Anhaltende Befragungen von Nach­ba­r:in­nen, Po­li­zis­t:in­nen und drei Be­treue­r:in­nen der Wohngruppe sollen zudem klären, aus welcher Distanz geschossen wurde. Die Fundorte der Hülsen befanden sich Fotos und Videos zufolge zum Teil außerhalb des eingezäunten Innenhofs. Nach­ba­r:in­nen berichteten der taz, dass sowohl im Hof als auch außerhalb des Kirchengeländes Po­li­zis­t:in­nen im Einsatz waren.

In den sozialen Medien wurde im Nachgang des Einsatzes über die eingesetzte Schusswaffe diskutiert. Das Mitführen der Maschinenpistole vom Typ MP5 sei in Nordrhein-Westfalen und anderen Bundesländern ganz normal bei „besonders gefährlichen Einsatzlagen“, sagte ein Sprecher der Dortmunder Polizei.

Aus der Politik mehren sich die Forderungen nach einer schnellen Aufklärung. Lamya Kaddor, Sprecherin für Innenpolitik der Grünen im Bundestag, zeigte sich gegenüber der taz „extrem erschüttert“ von dem Fall und forderte Ermittlungen unter „Hochdruck“. Kaddor kritisierte außerdem, dass die Polizeipräsidien Dortmund und Recklinghausen gerade gleichzeitig gegeneinander ermitteln: Im Fall des getöteten 16-Jährigen aus Dortmund ist die Polizei Recklinghausen zuständig – aus „Neutralitätsgründen“. Doch auch in Recklinghausen kam kürzlich ein Mann bei einem Polizeieinsatz ums Leben – den Fall untersucht die Dortmunder Polizei. „Das ist wirklich ungünstig. Ich fände es gut, wenn das eine andere Polizeistelle macht“, sagte Kaddor.

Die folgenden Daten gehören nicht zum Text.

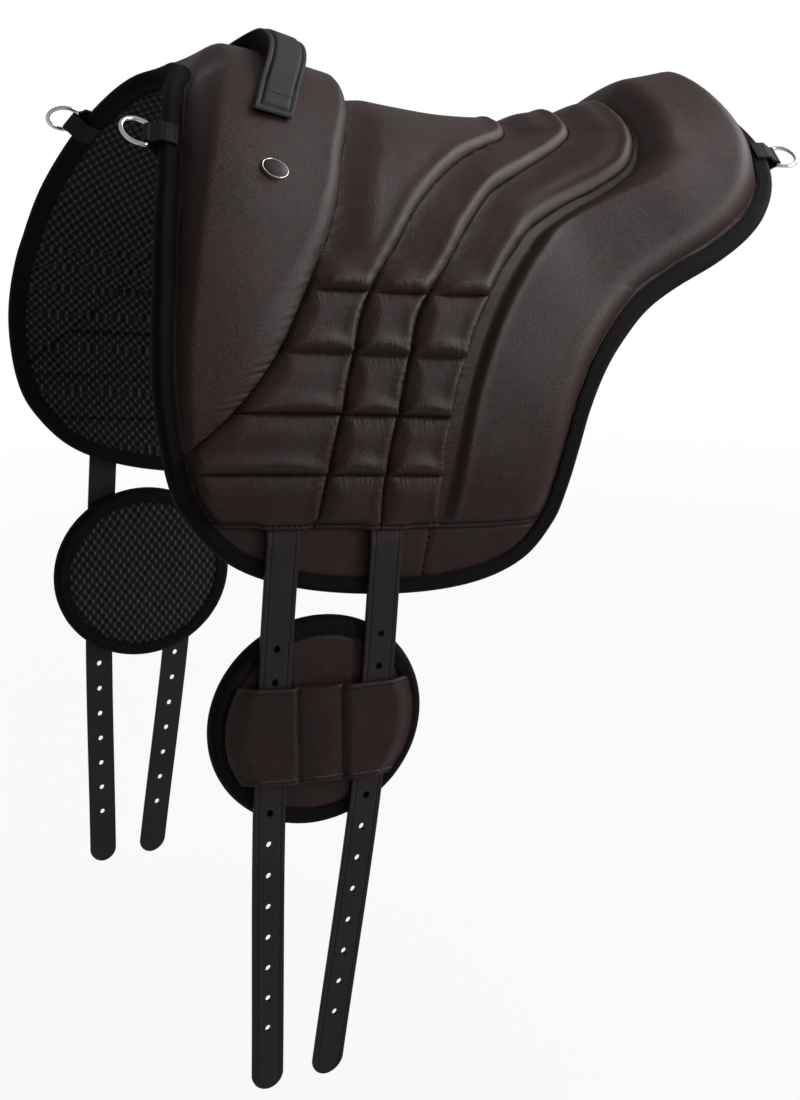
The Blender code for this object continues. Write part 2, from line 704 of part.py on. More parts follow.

Kritik an der Polizeiausbildung

Martina Renner, innenpolitische Sprecherin der Linken-Bundestagsfraktion, bemängelte gegenüber der taz die Vorbereitung von Po­li­zei­be­am­t:in­nen auf den Umgang mit psychisch Erkrankten: „Unabhängig von möglicherweise besonderen Umständen im Einzelfall fehlt es offenbar an Ausbildungsinhalten, welche die Beamten auf das Zusammentreffen mit Menschen in psychischen Ausnahmesituationen vorbereiten.“

Der Polizeiwissenschaftler Thomas Feltes kritisiert seit Jahren, dass die Fort- und Weiterbildungsangebote für Be­am­t:in­nen nicht ausreichen. „Leider sehen wir immer wieder, dass Polizeibeamte bei Einsätzen mit psychisch labilen Menschen nicht die nötige Distanz einhalten.“ Gerade bei möglicher Suizidgefahr müsse erst das Gespräch gesucht werden. „Wenn das nicht funktioniert, muss man erst recht vorsichtig sein“, sagte Feltes. Für den Kriminologen sei deshalb nun eine der entscheidenden Fragen, wer den Einsatz geleitet und die Erlaubnis gegeben hat, die Maschinenpistole einzusetzen.

Armin Bohnert von der Berufsvereinigung „PolizeiGrün“ räumte im Gespräch mit der taz ein, man könne bei der Vorbereitung auf solche Ausnahmesitutationen nicht von einem „top Ausbildungsstand“ in Deutschland sprechen. „Dafür fehlt es an Personal und Zeit.“ Bohnert sagte, es gebe bei solch komplizierten Einsätzen kein „schulbuchmäßiges Verhalten“. Spezialeinsatzkommanndos hingegen hätten im Vergleich zu Strei­fen­be­am­t:in­nen die notwendige Ausrüstung und Erfahrung.

Rafael Behr, Professor für Polizeiwissenschaften an der Akademie der Polizei in Hamburg, bewertet das ähnlich: „Spezialeinheiten verfügen über Distanzstangen und Kettenhemden. So können sie eine Person mit Messer auf Distanz halten und sind nicht so gefährdet, wenn sie das Messer wirft.“

Der Tod des 16-Jährigen in Dortmund ist bereits der vierte Fall binnen weniger Tage, bei dem ein Mensch während oder nach einem Polizeieinsatz ums Leben kam.